Health official offers reasons for new sewer in Sidney
SIDNEY – In the final special meeting before a referendum Tuesday, Sidney officials called in a representative of Champaign County Public Health to help them make the case for a new sanitary sewer system.
Champaign-Urbana Public Health District Environmental Health Coordinator Jeff Blackford last week said the conventional systems most Sidney residents are using have a life expectancy of 15 to 30 years.
"What ends up happening is effluent bubbles up to the ground surface or backs up into the house," he said.
Other problems come from systems that illegally combine with a storm sewer system.
Blackford told Sidney residents that Illinois is the only state that has not yet complied with the Clean Water Act of 1972. Most states don't allow individual septic systems or require permits for them.
A state law went into effect Jan. 1 prohibiting installation of surface discharging septic systems without a permit issued by the Illinois Environmental Protection Agency. The permit requires a yearly inspection, proof of a maintenance agreement for the system and yearly representative grab sampling. Violations must be corrected within 60 days or sampling and inspection will have to be done every 30 days until corrected.
The cost of the permit is $300 to $500 a year if no problems are found, Blackford said. In Ohio, the most recent state to enact such regulations, 20 to 60 percent of septic systems did not meet standards, and those numbers go up for older units.
"It's another couple hundred dollars every time you have to sample," Blackford said. "We strongly support and endorse every community to explore a municipal sewer option."

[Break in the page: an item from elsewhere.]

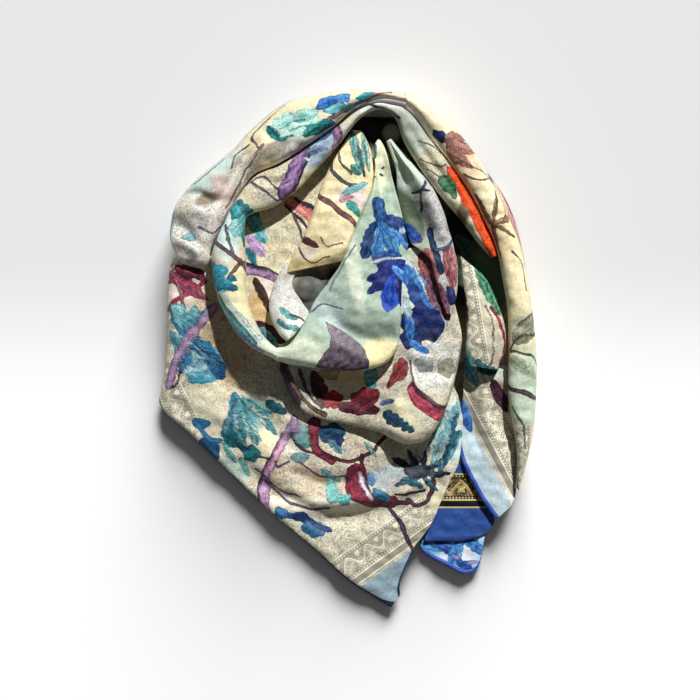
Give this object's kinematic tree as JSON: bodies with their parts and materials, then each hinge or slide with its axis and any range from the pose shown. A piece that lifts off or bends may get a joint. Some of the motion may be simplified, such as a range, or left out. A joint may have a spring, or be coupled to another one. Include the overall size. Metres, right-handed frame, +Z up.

The federal and state EPAs have not reached an agreement on effluent limits. "U.S. EPA is pushing for zero discharge, but IEPA believes, looking at the soils in the southern part of the state, zero discharge is not achievable," Blackford said.
The referendum question asks whether to allow Sidney to take out a $10.2 million loan for the sewer system. Without grant funds, the user charge will be $109 a month; with federal stimulus money or grants it could be $69 a month.
Trustees have passed a resolution stating that if the village receives no grants, donations or low-interest loans, the sewer project will not be pursued.
"There's not a soul in this community that would want to pay $109 per month," Village President John Finn said.
The 2000 Census showed Sidney's median household income was $55,000 a year, making it ineligible for need-based grant funding, so trustees are going door-to-door with an income survey they hope will dispute that. The campaign also lets residents ask questions about information packets the village mailed to all households.
Trustees Mark Catron and Troy Roberts went to 86 homes on a recent day.
"We tried to dispel rumors and myths," Roberts said.